GIVEN EXERCISE:
Only the lines from the start of the entries through the line with "and open pores." are wanted; please output them exactly.

EXERCISE DATA:
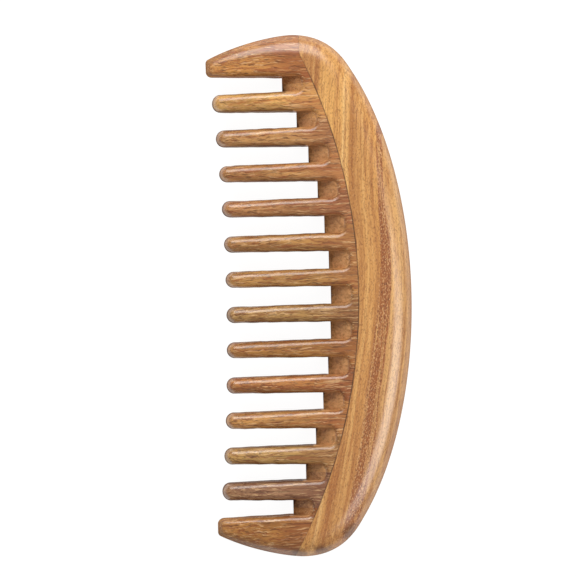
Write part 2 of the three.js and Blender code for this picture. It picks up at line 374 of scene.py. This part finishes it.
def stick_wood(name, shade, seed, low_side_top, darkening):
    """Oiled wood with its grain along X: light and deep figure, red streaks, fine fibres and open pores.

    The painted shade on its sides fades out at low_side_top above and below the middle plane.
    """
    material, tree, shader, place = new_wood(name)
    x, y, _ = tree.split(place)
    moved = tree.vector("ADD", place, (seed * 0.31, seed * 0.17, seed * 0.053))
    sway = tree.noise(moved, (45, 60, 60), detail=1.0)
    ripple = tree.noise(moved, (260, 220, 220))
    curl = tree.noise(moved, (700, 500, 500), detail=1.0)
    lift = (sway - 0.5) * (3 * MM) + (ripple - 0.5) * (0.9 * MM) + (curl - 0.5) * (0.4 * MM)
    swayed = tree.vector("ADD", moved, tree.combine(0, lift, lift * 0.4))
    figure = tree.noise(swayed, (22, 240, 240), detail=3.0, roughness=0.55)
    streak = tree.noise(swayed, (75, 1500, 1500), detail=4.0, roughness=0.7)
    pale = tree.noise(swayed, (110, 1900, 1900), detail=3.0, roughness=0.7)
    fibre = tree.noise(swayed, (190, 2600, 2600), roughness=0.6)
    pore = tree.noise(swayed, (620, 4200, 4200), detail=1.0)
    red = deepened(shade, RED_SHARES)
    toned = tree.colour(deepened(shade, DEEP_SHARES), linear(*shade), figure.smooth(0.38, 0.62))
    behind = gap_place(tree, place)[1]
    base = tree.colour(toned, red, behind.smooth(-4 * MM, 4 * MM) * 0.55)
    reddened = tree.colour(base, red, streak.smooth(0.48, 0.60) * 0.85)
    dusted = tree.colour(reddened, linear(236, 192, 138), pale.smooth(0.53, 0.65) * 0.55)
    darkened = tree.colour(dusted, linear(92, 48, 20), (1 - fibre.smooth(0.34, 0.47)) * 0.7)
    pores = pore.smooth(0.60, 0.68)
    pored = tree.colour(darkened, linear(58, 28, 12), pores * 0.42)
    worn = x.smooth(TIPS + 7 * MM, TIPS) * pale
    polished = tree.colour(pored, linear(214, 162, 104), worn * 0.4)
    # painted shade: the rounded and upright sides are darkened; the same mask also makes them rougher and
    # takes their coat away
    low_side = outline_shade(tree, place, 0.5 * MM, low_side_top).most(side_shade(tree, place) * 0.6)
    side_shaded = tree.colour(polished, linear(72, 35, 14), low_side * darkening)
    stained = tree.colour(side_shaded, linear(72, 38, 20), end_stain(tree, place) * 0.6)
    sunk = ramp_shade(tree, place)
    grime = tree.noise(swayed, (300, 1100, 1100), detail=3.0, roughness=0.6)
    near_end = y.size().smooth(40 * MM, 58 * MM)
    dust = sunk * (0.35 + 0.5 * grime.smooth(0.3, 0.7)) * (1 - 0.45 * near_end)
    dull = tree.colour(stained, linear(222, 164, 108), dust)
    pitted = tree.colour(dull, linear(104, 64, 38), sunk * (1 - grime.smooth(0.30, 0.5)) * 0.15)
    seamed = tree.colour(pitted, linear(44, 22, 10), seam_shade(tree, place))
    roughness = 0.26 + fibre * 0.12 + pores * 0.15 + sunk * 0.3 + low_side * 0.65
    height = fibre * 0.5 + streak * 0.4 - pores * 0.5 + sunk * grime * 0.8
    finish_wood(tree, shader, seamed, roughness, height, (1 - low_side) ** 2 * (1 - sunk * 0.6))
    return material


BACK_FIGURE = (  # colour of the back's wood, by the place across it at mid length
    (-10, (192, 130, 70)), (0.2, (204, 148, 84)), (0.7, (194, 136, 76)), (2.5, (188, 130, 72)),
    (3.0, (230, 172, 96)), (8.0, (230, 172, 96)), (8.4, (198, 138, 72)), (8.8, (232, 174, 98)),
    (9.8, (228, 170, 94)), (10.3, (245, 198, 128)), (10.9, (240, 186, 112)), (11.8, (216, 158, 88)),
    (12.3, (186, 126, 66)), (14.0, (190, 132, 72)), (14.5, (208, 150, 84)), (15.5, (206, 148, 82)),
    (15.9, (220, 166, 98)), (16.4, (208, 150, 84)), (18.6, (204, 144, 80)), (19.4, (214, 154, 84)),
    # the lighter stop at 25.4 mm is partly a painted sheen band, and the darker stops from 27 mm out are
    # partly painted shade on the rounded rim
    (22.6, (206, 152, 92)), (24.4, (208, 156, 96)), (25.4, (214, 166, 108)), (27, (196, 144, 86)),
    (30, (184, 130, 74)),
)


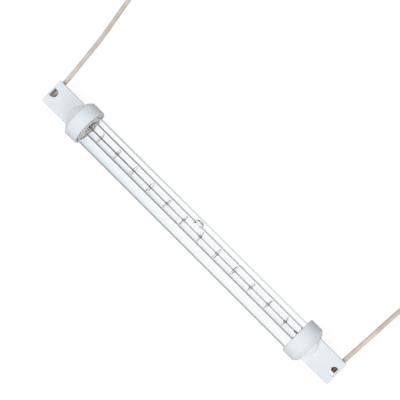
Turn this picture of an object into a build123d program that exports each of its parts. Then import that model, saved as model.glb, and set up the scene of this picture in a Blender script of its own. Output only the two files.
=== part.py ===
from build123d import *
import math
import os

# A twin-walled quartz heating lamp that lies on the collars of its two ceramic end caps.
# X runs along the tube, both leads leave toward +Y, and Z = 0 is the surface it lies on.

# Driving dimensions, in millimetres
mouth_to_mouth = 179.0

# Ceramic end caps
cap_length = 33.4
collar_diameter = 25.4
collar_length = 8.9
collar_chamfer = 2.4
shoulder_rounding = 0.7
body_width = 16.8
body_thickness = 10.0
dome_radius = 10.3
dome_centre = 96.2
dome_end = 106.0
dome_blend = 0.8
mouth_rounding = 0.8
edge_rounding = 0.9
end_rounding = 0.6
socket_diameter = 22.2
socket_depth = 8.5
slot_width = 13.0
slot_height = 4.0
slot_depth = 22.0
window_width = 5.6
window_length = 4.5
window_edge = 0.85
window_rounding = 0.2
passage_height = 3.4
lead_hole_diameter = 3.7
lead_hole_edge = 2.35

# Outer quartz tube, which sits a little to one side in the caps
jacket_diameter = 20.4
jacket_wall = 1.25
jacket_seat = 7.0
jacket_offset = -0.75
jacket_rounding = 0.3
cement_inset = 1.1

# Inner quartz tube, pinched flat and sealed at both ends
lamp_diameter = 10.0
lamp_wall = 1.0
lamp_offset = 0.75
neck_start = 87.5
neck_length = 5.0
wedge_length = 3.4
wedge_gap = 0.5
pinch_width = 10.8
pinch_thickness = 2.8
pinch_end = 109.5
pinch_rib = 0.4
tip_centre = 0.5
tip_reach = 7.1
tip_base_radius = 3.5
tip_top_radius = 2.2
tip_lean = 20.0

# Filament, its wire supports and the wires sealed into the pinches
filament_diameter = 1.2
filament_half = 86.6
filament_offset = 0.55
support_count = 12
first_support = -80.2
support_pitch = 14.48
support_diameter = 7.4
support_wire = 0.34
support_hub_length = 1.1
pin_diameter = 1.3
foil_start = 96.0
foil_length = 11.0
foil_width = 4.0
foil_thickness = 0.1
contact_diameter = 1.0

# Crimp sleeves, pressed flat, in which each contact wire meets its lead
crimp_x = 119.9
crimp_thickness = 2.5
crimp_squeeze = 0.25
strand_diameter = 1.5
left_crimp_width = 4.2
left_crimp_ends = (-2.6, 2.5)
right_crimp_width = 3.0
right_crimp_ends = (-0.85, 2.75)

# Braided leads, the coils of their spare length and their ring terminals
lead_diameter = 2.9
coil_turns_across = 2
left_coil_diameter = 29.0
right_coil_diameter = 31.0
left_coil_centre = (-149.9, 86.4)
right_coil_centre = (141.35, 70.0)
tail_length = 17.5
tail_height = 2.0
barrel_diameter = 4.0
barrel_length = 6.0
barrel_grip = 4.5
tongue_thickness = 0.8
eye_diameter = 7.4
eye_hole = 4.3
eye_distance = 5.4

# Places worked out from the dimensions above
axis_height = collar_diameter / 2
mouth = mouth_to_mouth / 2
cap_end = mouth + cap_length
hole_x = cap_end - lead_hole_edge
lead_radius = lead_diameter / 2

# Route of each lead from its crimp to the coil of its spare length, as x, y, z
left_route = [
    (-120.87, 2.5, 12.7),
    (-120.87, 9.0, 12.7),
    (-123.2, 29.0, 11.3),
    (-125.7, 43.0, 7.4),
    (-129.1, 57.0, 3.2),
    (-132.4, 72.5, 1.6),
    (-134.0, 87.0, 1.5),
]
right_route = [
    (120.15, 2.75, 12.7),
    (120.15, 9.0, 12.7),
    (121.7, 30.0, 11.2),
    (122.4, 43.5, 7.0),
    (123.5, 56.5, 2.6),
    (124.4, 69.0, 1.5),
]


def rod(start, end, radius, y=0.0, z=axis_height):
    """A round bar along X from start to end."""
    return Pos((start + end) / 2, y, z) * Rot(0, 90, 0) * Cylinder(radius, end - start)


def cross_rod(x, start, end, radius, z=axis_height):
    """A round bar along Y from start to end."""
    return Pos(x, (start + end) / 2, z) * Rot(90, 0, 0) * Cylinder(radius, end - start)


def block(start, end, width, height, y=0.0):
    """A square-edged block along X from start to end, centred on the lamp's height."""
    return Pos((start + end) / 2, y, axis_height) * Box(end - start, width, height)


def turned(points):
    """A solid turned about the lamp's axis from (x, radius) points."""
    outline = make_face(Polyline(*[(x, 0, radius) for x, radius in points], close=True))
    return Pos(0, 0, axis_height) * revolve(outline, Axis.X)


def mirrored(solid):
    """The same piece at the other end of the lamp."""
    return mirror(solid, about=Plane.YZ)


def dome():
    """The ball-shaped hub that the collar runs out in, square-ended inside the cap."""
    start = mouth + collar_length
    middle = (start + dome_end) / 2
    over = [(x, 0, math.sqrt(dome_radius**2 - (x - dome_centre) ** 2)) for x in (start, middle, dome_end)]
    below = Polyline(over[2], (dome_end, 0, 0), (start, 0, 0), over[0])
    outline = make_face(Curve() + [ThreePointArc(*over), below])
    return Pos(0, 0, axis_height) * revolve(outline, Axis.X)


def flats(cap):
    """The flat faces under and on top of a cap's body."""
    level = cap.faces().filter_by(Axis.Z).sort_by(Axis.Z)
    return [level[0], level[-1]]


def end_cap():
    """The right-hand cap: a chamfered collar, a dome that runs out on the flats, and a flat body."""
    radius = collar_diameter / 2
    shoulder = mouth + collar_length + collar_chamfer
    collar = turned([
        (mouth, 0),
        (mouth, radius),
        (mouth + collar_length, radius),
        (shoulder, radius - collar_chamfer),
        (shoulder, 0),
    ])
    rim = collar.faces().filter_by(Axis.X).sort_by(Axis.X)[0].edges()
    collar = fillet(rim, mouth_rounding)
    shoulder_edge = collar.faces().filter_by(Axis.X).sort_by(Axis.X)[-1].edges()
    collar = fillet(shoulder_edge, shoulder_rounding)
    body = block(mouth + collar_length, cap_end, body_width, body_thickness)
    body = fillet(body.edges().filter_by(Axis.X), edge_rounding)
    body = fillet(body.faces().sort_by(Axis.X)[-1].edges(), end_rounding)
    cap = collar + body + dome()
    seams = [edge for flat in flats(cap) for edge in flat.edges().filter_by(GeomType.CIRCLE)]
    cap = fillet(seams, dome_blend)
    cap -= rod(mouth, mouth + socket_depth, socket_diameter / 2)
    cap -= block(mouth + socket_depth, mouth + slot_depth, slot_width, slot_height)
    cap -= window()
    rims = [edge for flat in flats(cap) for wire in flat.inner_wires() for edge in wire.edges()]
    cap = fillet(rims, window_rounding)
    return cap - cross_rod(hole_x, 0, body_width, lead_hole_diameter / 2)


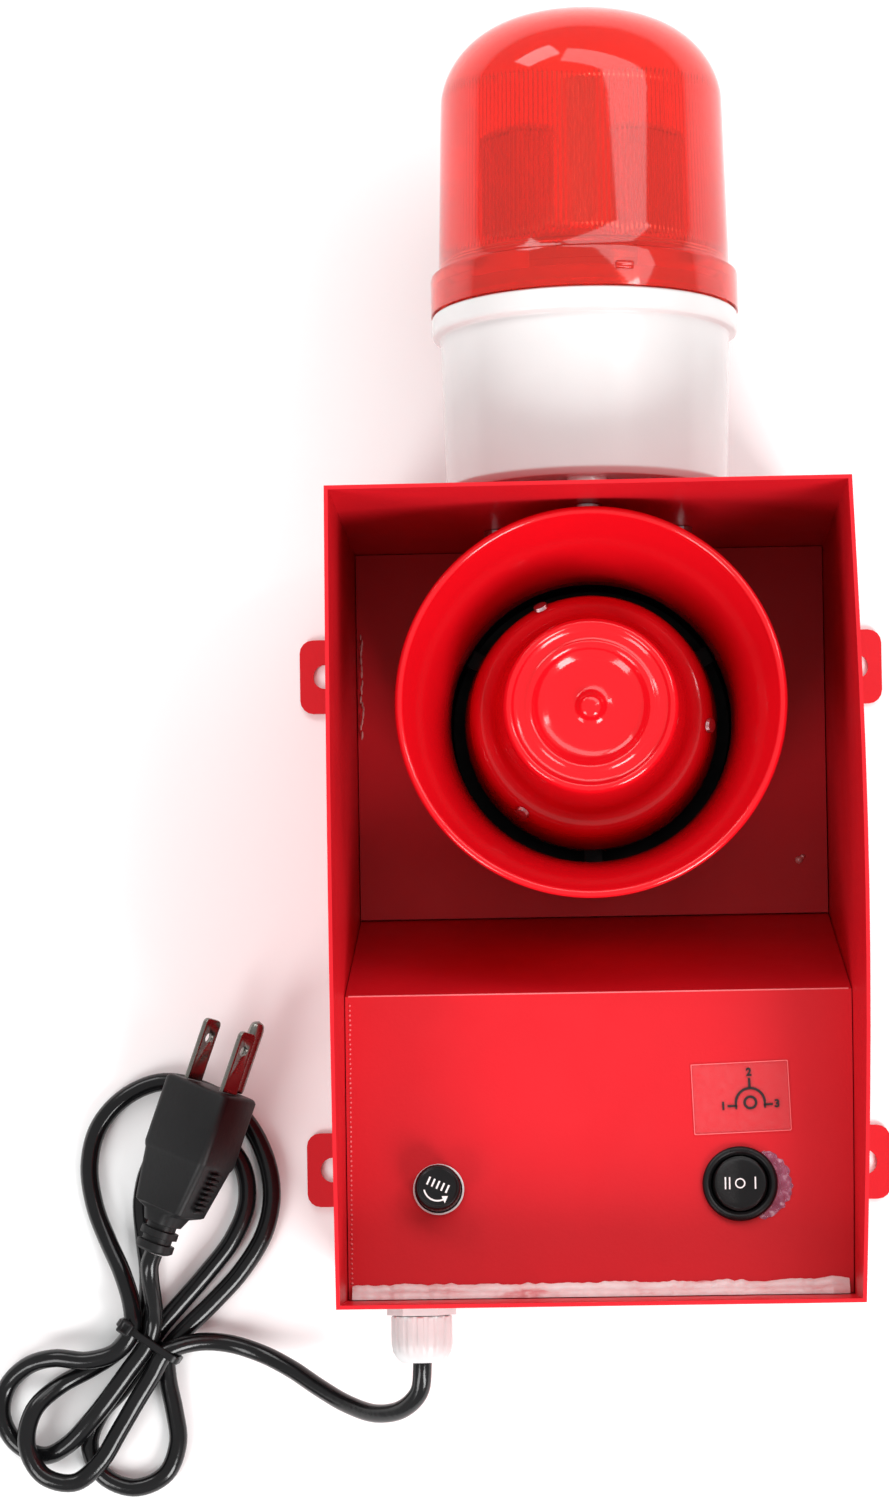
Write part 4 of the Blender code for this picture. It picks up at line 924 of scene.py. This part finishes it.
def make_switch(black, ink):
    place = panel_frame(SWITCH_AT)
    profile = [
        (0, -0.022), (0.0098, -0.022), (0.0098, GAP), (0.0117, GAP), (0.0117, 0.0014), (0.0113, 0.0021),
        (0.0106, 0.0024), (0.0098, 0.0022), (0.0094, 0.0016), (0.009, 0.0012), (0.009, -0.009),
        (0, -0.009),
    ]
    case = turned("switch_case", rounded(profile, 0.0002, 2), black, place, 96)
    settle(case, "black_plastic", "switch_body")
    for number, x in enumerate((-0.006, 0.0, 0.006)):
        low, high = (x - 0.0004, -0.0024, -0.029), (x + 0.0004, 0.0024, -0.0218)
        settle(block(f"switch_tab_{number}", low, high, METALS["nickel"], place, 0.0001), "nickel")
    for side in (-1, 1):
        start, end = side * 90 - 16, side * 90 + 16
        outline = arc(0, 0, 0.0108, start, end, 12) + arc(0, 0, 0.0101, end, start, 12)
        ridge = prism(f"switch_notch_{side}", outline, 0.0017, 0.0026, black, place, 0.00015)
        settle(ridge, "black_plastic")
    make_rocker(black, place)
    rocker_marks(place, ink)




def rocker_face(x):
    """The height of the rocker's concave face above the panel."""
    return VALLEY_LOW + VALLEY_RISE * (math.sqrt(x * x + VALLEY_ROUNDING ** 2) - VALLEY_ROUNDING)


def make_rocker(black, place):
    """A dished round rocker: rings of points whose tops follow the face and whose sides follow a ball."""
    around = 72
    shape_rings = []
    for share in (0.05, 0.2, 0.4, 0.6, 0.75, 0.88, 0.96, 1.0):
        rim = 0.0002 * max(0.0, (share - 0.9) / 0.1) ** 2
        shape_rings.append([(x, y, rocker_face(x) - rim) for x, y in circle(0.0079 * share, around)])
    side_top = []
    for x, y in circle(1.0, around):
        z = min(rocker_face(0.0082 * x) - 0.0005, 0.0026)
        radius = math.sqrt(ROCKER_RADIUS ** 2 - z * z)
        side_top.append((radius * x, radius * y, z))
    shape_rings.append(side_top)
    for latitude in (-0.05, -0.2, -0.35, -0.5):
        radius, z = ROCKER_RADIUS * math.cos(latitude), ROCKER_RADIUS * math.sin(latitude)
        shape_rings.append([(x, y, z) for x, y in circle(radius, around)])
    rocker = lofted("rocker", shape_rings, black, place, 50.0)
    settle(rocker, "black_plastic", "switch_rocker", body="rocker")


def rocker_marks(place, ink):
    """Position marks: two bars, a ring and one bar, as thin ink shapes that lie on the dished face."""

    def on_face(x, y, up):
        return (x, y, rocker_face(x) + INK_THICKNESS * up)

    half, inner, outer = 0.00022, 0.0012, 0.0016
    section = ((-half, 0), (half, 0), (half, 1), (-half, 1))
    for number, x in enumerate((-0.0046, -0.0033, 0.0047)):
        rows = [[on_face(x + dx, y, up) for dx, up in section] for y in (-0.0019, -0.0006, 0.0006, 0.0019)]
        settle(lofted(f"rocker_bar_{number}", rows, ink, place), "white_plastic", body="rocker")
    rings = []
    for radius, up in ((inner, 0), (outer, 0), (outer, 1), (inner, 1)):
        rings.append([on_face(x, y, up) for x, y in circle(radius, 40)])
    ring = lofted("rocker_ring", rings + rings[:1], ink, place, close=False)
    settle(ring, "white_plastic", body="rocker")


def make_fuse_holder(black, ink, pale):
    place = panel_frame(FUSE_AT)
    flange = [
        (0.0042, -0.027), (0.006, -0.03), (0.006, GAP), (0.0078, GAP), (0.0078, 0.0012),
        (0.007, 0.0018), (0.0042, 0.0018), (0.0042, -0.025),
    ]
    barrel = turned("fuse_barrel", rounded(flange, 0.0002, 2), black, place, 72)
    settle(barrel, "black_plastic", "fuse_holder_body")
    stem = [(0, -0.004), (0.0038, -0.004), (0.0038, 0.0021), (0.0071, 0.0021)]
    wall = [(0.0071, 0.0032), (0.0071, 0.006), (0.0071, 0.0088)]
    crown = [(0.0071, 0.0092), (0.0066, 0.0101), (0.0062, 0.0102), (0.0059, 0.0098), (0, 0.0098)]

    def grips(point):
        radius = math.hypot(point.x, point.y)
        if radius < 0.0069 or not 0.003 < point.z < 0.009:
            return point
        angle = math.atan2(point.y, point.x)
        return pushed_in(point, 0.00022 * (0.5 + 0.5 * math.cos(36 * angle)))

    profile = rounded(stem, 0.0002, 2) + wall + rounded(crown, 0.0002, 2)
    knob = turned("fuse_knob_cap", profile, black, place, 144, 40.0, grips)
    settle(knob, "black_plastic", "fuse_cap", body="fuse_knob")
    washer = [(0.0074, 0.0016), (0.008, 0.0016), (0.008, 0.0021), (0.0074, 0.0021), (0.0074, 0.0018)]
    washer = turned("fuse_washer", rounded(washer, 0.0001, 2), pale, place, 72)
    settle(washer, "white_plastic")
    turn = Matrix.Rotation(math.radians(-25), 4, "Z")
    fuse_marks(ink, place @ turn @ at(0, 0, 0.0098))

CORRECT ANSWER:
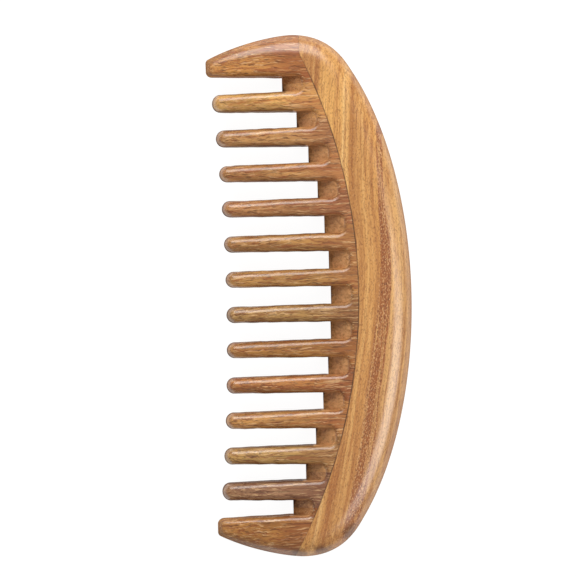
Write part 2 of the three.js and Blender code for this picture. It picks up at line 374 of scene.py. This part finishes it.
def stick_wood(name, shade, seed, low_side_top, darkening):
    """Oiled wood with its grain along X: light and deep figure, red streaks, fine fibres and open pores.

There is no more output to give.